Lo sviluppo economico e industriale. L'ascesa giapponese fu impressionante e presto l'Impero di Mutsuhito raggiunse una tale potenza, sia economica che militare e politica, da intimorire il resto del mondo. Per superare questi traguardi, il governo favorì i giovani dalle doti più spiccate inviandoli in Europa per studiare materie tecnico-scientifiche, amministrative, giuridiche e militari; d'altro canto furono chiamati in Giappone tecnici ed economisti occidentali affinché ponessero le basi per la costruzione di una moderna rete di trasporto ferroviario e di comunicazione telegrafica, per potenziare l'industria e porre le basi del sistema bancario. Lo sviluppo industriale fu gestito prevalentemente dallo Stato, unica forza economica a poter garantire commesse continuative agli insediamenti produttivi. Naturalmente, essendo il governo interessato al potenziamento dell'apparato militare, fu l'industria bellica a risentire dei maggiori benefici. Per concludere, una forte opera di modernizzazione fu effettuata anche in agricoltura: il settore fece registrare un consistente incremento dei raccolti.

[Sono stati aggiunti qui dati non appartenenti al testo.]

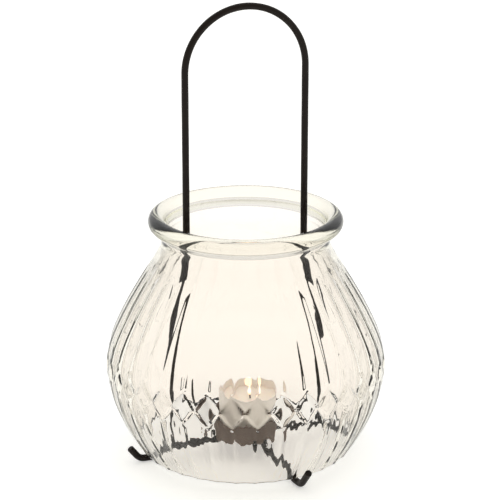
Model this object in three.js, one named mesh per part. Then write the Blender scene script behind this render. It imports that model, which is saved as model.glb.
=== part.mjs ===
// Table lantern: an open-bottomed fluted glass shade standing on a cross of black wire.
// A tall wire handle rises through the shade, and a sheet-metal pan at the middle of
// the cross holds a tealight. Millimetres, +Z up. The origin is on the table, under
// the middle of the cross, and the handle stands in the plane of X and Z.
import * as THREE from 'three';

const FIT_GAP = 0.3;                 // left between pieces that touch

// Black wire of the stand and the handle
const WIRE = 4.3;                    // across its flats
const WIRE_SIDES = 8;
const WIRE_STEP = 6;                 // length of one step along the handle
const CROSS_STEP = 3;                // and along the wires of the cross
const HANDLE_HALF_WIDTH = 38.7;      // centre line, from the axis
const HANDLE_ARCH_Z = 247;           // height where the round top begins
const LEG_FOOT_R = 49.1;             // where a leg stands on the cross
const LEG_STRAIGHT_Z = 134.6;        // a leg is straight above this height
const LEG_BOW_LOW = 109;             // pull of the lower bend
const LEG_BOW_HIGH = 24;             // pull of the upper bend
const CROSS_TURN = THREE.MathUtils.degToRad(8);  // by which the crossing is off square
const CROSS_RISE = 6;                // height of the middle of the cross above the table
const CROSS_DROP_FROM_R = 53.2;      // each arm comes down to the table between these
const CROSS_DROP_TO_R = 61;
const FOOT_BEND_R = 68;              // distance at which a cross arm starts to turn up
const FOOT_BEND = 6.5;               // radius of that bend
const FOOT_RISE = THREE.MathUtils.degToRad(52);
const FOOT_TIP = 11.5;               // straight end after the bend, on the two arms
const ROD_TIP = 7;                   // and on the long wire, whose ends are shorter

// Glass shade
const SHADE_Z = WIRE + FIT_GAP;      // its lower edge stands on the cross
const FLUTES = 36;
const FLUTE_TURN = THREE.MathUtils.degToRad(9.2);
const FLUTE_DEPTH = 1.1;
const GLASS_WALL = 4;
const BELT_LOW = 43.5;               // lowest points of the diamonds, above the edge
const BELT_MID = 54.5;               // where the diamonds touch each other
const BELT_HIGH = 66.5;              // highest points of the diamonds
const BELT_DEPTH = 1.3;              // of the grooves between the diamonds
const GROOVE_RUN = 2.5;              // height over which a flute dives into a groove
const FLUTE_ARCH = 12;               // height of the round upper end of a flute
const SHOULDER_Z = 124;              // flutes end here
const NECK_Z = 134;
const LIP_R = 55.1;                  // centre of the round lip
const LIP_Z = 147.4;
const LIP_THICKNESS = 10.5;
const NECK_R = 52.3;
const SHADE_OUTLINE = [              // outside radius and height above the lower edge
  [67.6, 0], [78.6, 19.5], [86.8, BELT_LOW], [87.8, BELT_MID], [86.1, BELT_HIGH],
  [76.7, 89.5], [66.1, 108.5], [56.6, SHOULDER_Z], [NECK_R, NECK_Z],
];

// Candle pan
const PAN_R = 24;
const PAN_BASE_R = 23;
const PAN_DEPTH = 12.6;
const PAN_SHEET = 0.8;
const PAN_CORNER = 1.5;

// Tealight
const TEALIGHT_R = 19;
const TEALIGHT_PLACE = [2.7, -1];    // it stands loose, a little off the middle of the pan
const TEALIGHT_HEIGHT = 26.5;
const CUP_SHEET = 0.5;
const CUP_BEAD = 0.5;                // how far the rolled rim stands out
const WAX_TOP = 20.5;                // above the cup's underside
const WICK_R = 0.8;
const WICK_TOP = 24.5;
const WICK_LEAN = 1.6;
const TAB_R = 7;
const TAB_SHEET = 0.5;
const TAB_NECK_R = 1.7;
const TAB_NECK = 4;

const WELD_R = 1.4;                  // size of a spot of weld
const CROSS_TOP = CROSS_RISE + WIRE + FIT_GAP;  // where legs and pan stand on the cross
const ARM_START_R = WIRE / 2 + FIT_GAP + 0.4;   // the arms are cut short of the long wire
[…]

Il Giappone negli ultimi anni del XIX sec. Furono proprio i capitali prodotti dall'agricoltura a favorire una progressiva privatizzazione dell'industria a partire dagli anni '80. Come nel mondo occidentale nacquero i trusts , così nell'Impero del Sol Levante furono creati gli zaibatsu con caratteristiche simili. Le ferrovie (gestite soprattutto da compagnie private) nel 1895 toccavano i 3.400 chilometri. Lo Stato potenziò l'esercito riformandolo secondo il modello prussiano (1878). Accanto a tutto ciò fu attuata un'opera di adeguamento dell'assetto politico: l'11 febb. 1889, l'imperatore concesse una Costituzione che rese il governo responsabile di fronte alla sua persona. Un Parlamento, suddiviso in Camera Alta (i cui membri erano scelti dall'imperatore) e da una Camera Bassa (eletta su base ristretta) ebbe esclusivamente ruolo consultivo. Ormai “grande potenza”, il Giappone iniziò a nutrire ambizioni imperialistiche. Ne risultò un crescente interesse per la Corea, in quel periodo sottoposta all'influenza cinese. Tra Giappone e Cina scoppiò immediatamente un conflitto che presentò al mondo la forte macchina bellica nipponica. Nel giro di un anno (magg. 1894 - apr. 1895), le forze armate di Pechino furono costrette alla resa: la Pace di Shimonoseki portò al Giappone vantaggi territoriali (Formosa, le Isole Pescadores, Liaotung) e commerciali, una forte indennità e la garanzia dell'indipendenza formale della Corea. I “trattati ineguali” del 1854 furono rivisti: i diritti di extraterritorialità e le tariffe preferenziali eliminate. L'espansionismo nipponico sul continente asiatico generò molti timori: Russia, Germania e Francia cercarono di frenare le ambizioni giapponesi imponendo all'Impero la restituzione della penisola di Liaotung. Per il paese fu un affronto imperdonabile: la politica militare subì un ulteriore impulso. La nuova potenza era ormai pronta a rivestire un ruolo di protagonista sulla scena mondiale.